━━━━━ Dataset content

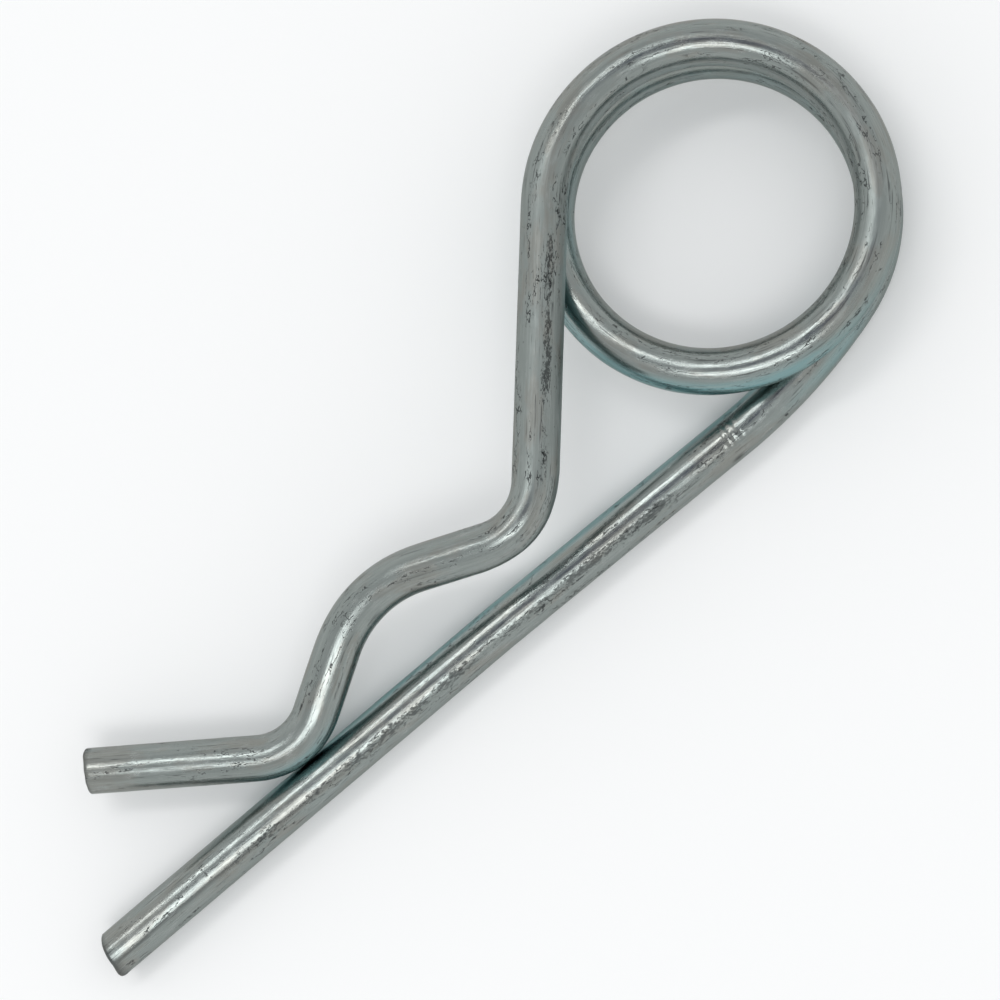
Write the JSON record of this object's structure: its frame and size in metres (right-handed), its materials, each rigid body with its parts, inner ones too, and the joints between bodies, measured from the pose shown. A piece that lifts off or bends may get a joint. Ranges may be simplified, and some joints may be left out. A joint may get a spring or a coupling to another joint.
{
  "type": "hitch r clip pin",
  "caption": "Spring wire R clip with a double-wound finger ring, a straight leg that passes through a cross hole and a waved leg that grips the outside of the shaft.",
  "frame": {"origin": "on the axis of the straight leg, at the middle of the shaft that the clip locks onto, under the top of the hump", "axes": "+X along the straight leg from its tip towards the ring, +Y from the straight leg towards the waved leg, +Z square to the plane of the clip, the side on which the ring winds up"},
  "size_m": [0.121, 0.0418, 0.0151],
  "materials": {
    "zinc_wire": "bright zinc plate over drawn spring steel wire, with drawing lines, dull patches and small scuffs"
  },
  "bodies": {
    "root": {"clip_wire": "zinc_wire"}
  },
  "joints": []
}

━━━━━━━━━━

- Written problem
Extract all of the material exactly as it is written.

- Task result
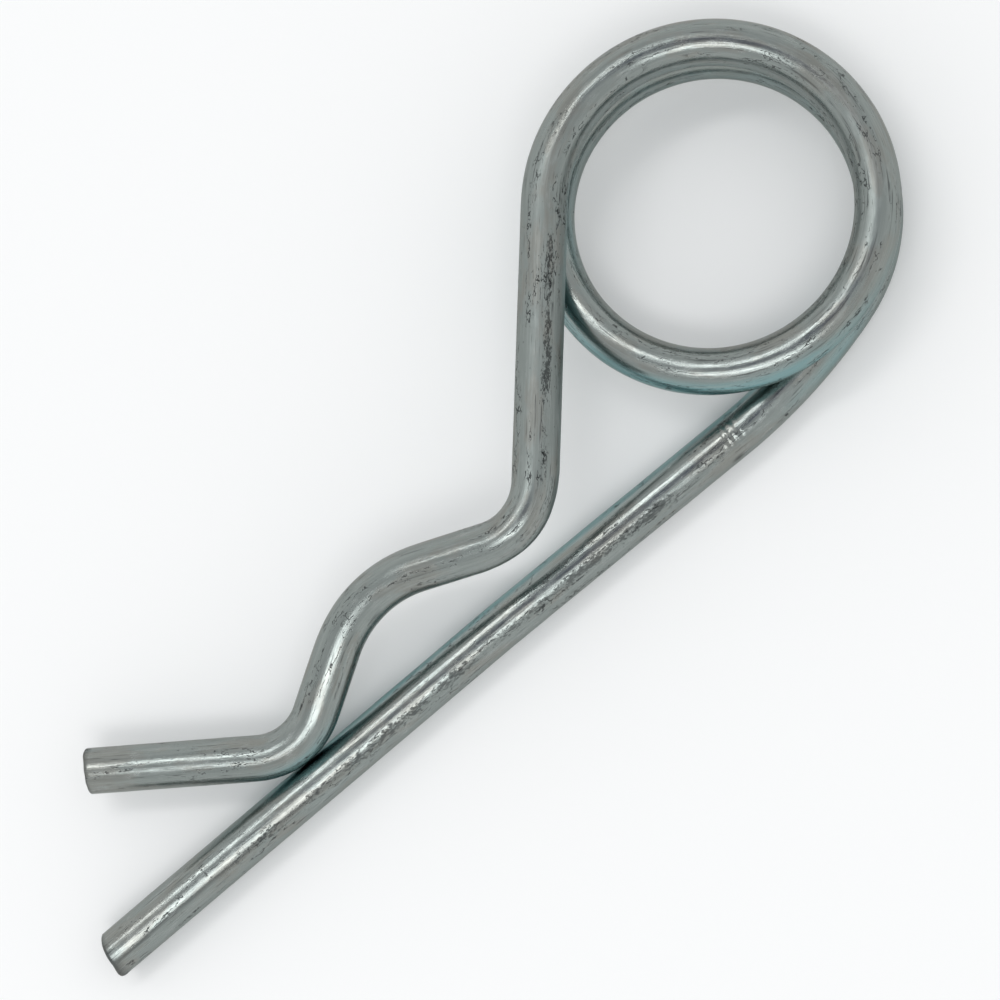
Write the JSON record of this object's structure: its frame and size in metres (right-handed), its materials, each rigid body with its parts, inner ones too, and the joints between bodies, measured from the pose shown. A piece that lifts off or bends may get a joint. Ranges may be simplified, and some joints may be left out. A joint may get a spring or a coupling to another joint.
{
  "type": "hitch r clip pin",
  "caption": "Spring wire R clip with a double-wound finger ring, a straight leg that passes through a cross hole and a waved leg that grips the outside of the shaft.",
  "frame": {"origin": "on the axis of the straight leg, at the middle of the shaft that the clip locks onto, under the top of the hump", "axes": "+X along the straight leg from its tip towards the ring, +Y from the straight leg towards the waved leg, +Z square to the plane of the clip, the side on which the ring winds up"},
  "size_m": [0.121, 0.0418, 0.0151],
  "materials": {
    "zinc_wire": "bright zinc plate over drawn spring steel wire, with drawing lines, dull patches and small scuffs"
  },
  "bodies": {
    "root": {"clip_wire": "zinc_wire"}
  },
  "joints": []
}